From the finish line there was then a runners only section across the cobbled pavement (which I was thankful I didn’t have to run on it like last year!) to where they were handing out water and the goodie bags. The goodie bag wasn’t as good as Silverstone’s, but then, that was the best I’d ever seen. This one was still good though! It consisted of:
- Bottle of water
- 2 x Rocky chocolate bar
- Finishers Medal
- Finishers Technical Tee
I probably drank about half of the bottle of water pretty much straight away as I was walking around to the front of the Cathedral. After a couple of photos I then slung the goodie bag over my shoulder and set off on a 2.31 mile run back to the car park. For some it, I was running along the same route as some of the runners that were still out there – from about the 7K marker through to the 8K marker – I hope them seeing someone who had finished overtaking them wasn’t off putting.

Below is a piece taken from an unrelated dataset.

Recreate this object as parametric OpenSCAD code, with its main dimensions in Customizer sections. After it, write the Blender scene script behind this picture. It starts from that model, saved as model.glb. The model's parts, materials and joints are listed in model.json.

Getting out of the car park was far easier than last year too – I don’t know if that is down to better organisation and different road closures, or whether it’s just because I got back to my car earlier than last time – but it was nice to get back on the road quickly.
My official time for the 20th Lincoln 10K was a personal best of 41:30, which also set a new 5K PB of 20:37. I finished 280th out of a field of 4261 finishers – that puts me into the top 6.5% for this race. A definite improvement over finishing this race last year!
I think with the new organisers for this race it was still a great race – it was well organised, plenty of sign posts, plenty of support, and a great looking medal and finisher’s tee to finish. The course is one of my favourites, there’s nothing quite like finishing at the Lincoln Cathedral – pretty much the best looking Cathedral in the country, and I think the changes to the route, although unexpected were good ones.
Although I’d planned on this being my last time running the Lincoln 10K I must say that I’m now tempted to run it again next year, unless there’s another race I’d like to do that it clashes with.